Годы идут, постыдно-шумную историю «Доктора Живаго», о которой в конце пятидесятых годов говорил весь мир, начинают забывать, а между тем необходимо помнить и знать ее уже потому, что она, без всякого сомнения, была отмечена этапным значением в развитии отношений между литературой и обществом. Судя по записи А. Гладкова, объективные причины заставили Бориса Леонидовича вернуться к работе над романом. Вот эта запись. Она связана с воспоминанием о минувшей войне.
«Я вернулся к работе над романом, когда увидел, что не оправдываются наши… ожидания перемен, которые должна принести война России. Она промчалась как очистительная буря, как веянье ветра в запертом помещении». Здесь в других выражениях повторена мысль, что «война была… возвращением чувства общности со всеми». Именно этим чувством проникнуты лучшие произведения послевоенной поры: «Волоколамское шоссе» А. Бека, «Двое в степи» Э. Казакевича, повести В. Быкова и много других. Открылась возможность писать правду. Может быть, когда-нибудь историки оценят этот факт как водораздел, за которым начинался новый период развития нашей литературы. Проснувшаяся возможность воплотить правду вдохновила Пастернака на продолжение романа, хотя он едва ли думал тогда о его опубликовании.

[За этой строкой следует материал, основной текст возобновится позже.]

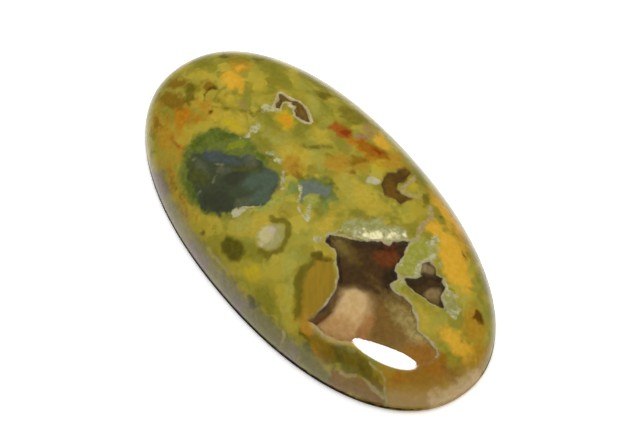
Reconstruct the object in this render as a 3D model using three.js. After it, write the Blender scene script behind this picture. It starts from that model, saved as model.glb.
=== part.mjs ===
// An oval cabochon of green and yellow rainforest rhyolite, as a three.js scene graph in millimetres.
//
// The stone is one solid piece. It was sawn to a slab, ground to an oval on a wheel, given a low crown that
// falls away quickly at its shoulder, and polished. Its back is flat, and the sharp lower edge is taken off
// with a narrow undercut bevel, so that the stone drops into a bezel without chipping.
// The origin is the middle of the flat back: +X runs along the oval, +Y across it, and +Z up through the crown.

import * as THREE from "three";

// Driving dimensions
const LENGTH = 50;
const WIDTH = 26;
const THICKNESS = 7;
// The oval is a little fuller than an ellipse, whose exponent is 2.
const PLAN_EXPONENT = 2.17;
// The upright band around the edge, which a bezel grips, ends at this height above the back.
const GIRDLE_TOP = 0.9;
// The undercut bevel under the girdle is as wide as it is high.
const BEVEL = 0.35;
// The crown is a superellipse from the girdle to the top: the first exponent keeps its middle nearly flat,
// and the second rounds the shoulder.
const CROWN_FLATNESS = 3.2;
const SHOULDER_ROUNDNESS = 1.8;

// Fineness of the facets
const STEPS_AROUND = 120;
const CROWN_STEPS = 22;
const BACK_STEPS = 2;

// A ring of the stone is an oval at one height: share is its size against the full oval, from 0 at the
// middle to 1 at the edge, and inset is how far it is drawn in from the edge, in millimetres.
const ring = (share, inset, height) => ({ share, inset, height });

// The back runs from its middle out to the bevel.
function backRings() {
  const rings = [];
  for (let i = 0; i <= BACK_STEPS; i++) rings.push(ring(i / BACK_STEPS, BEVEL, 0));
  return rings;
}

// The girdle is upright between the bevel and the crown.
function girdleRings() {
  return [ring(1, 0, BEVEL), ring(1, 0, GIRDLE_TOP)];
}

// The crown turns evenly from the girdle to the top, where it closes on one point.
function crownRings() {
  const rings = [];
  const rise = THICKNESS - GIRDLE_TOP;
  for (let i = 1; i < CROWN_STEPS; i++) {
    const turn = (Math.PI / 2) * (1 - i / CROWN_STEPS);
    const share = Math.sin(turn) ** (2 / CROWN_FLATNESS);
    const lift = Math.cos(turn) ** (2 / SHOULDER_ROUNDNESS);
    rings.push(ring(share, 0, GIRDLE_TOP + rise * lift));
  }
  rings.push(ring(0, 0, THICKNESS));
  return rings;
}

// The point of a ring in the direction that a point of the unit circle gives.
function pointOnRing({ share, inset, height }, across, along) {
  const norm = Math.abs(along) ** PLAN_EXPONENT + Math.abs(across) ** PLAN_EXPONENT;
  const fullness = norm ** (-1 / PLAN_EXPONENT);
  const x = along * fullness * share * (LENGTH / 2 - inset);
  const y = across * fullness * share * (WIDTH / 2 - inset);
  return [x, y, height];
}

// A lathe gives the closed shell and its facets. Each of its columns holds one point of every ring, and the
// points then move from the lathe's circles to the stone's ovals.
function stoneGeometry() {
  const rings = [...backRings(), ...girdleRings(), ...crownRings()];
  const profile = rings.map(({ share, height }) => new THREE.Vector2(share, height));
  const geometry = new THREE.LatheGeometry(profile, STEPS_AROUND);
  const position = geometry.getAttribute("position");
  for (let column = 0; column <= STEPS_AROUND; column++) {
    const turn = (2 * Math.PI * (column % STEPS_AROUND)) / STEPS_AROUND;
    rings.forEach((r, row) => {
      const vertex = column * rings.length + row;
      position.setXYZ(vertex, ...pointOnRing(r, Math.sin(turn), Math.cos(turn)));
    });
  }
  geometry.computeVertexNormals();
  return geometry;
}

const polishedRhyolite = new THREE.MeshStandardMaterial({
  name: "polished_rhyolite",
  color: 0xa39236,
  roughness: 0.12,
  metalness: 0,
});

const stone = new THREE.Mesh(stoneGeometry(), polishedRhyolite);
stone.name = "cabochon";

const cabochon = new THREE.Group();
cabochon.add(stone);

export default cabochon;
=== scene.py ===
# A polished oval cabochon of rainforest rhyolite on a white table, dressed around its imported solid.
# Blender's own lengths are metres. The tables of markings are in millimetres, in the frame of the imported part:
# +X along the oval, +Y across it, +Z up through the crown, and 0 in the middle of the flat back.

import math

import bpy
import numpy as np
from mathutils import Matrix, Vector


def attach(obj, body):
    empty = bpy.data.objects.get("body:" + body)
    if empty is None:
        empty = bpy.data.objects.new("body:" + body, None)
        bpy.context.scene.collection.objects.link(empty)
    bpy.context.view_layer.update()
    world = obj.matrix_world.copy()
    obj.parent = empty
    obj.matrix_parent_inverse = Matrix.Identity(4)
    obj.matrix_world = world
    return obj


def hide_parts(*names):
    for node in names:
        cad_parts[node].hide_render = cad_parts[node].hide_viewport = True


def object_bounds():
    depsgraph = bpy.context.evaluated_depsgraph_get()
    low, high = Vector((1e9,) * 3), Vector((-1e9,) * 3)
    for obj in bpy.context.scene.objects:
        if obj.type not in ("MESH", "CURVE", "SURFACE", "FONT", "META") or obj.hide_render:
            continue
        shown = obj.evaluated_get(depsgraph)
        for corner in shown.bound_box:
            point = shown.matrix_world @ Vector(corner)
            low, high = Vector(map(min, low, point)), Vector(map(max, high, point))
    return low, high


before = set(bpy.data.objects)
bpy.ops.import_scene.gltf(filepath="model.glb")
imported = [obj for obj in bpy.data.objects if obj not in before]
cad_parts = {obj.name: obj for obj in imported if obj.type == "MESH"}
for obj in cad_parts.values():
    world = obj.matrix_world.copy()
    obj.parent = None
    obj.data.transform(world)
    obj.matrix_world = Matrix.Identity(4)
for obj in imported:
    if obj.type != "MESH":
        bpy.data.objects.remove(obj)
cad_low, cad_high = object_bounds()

MM = 0.001

# The cut stone
# One solid piece of silicified rhyolite, sawn to a slab, ground to an oval on a wheel and domed by hand. A
# narrow upright girdle and an undercut bevel lead from its low crown to the flat back. The pockets, once gas
# bubbles, are shallow hollows in this piece, and the agate piece fills them.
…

В 1956 году он закончил «Доктора Живаго» и предложил в «Новый мир». Редакция возвратила рукопись, приложив письмо, которое было напечатано в «Литературной газете» через два года, когда Пастернаку была присуждена Нобелевская премия и мировой скандал уже разразился. Я не стану пересказывать это длинное письмо, подписанное Б. Агаповым, Б. Лавреневым, К. Фединым, К. Симоновым и А. Кривицким. В конечном счете оно сводится к обвинению, будто Пастернак, считая, что революция не удалась, предательски оклеветал народ и обвинил в «ненаучности» марксизм. Не буду входить в существо этих обвинений, отрицающих право на самостоятельное мышление.
Передавая рукопись «Доктора Живаго» для опубликования в Италии, Пастернак сказал Серджио Данджело: «Вы пригласили меня на собственную казнь». Трудно переоценить все значение этого шага. Ошеломляющая смелость его опрокидывала чувство страха перед всем иностранным, начиная с личного общения и кончая литературой.
— Зачем портить себе биографию? — спросил меня старший брат, услышав в 1956 году, что я еду в Италию на Олимпиаду.
Психологическая стена между нами и Западом была плотной, — Пастернак пробил ее одним ударом. Это был поступок, не только предсказывающий, но всем своим существом связанный с прошлым. Это было возобновлением вековой связи, напоминанием об историческом пути России и — что особенно важно — свободным волеизъявлением личности.
Конечно, в присуждении Нобелевской премии играли свою роль политические соображения. Но по существу оно было справедливым — Пастернак сделал неоценимо много для развития русской литературы. Кстати, премия была присуждена по совокупности — за всю его деятельность, а не только за роман «Доктор Живаго».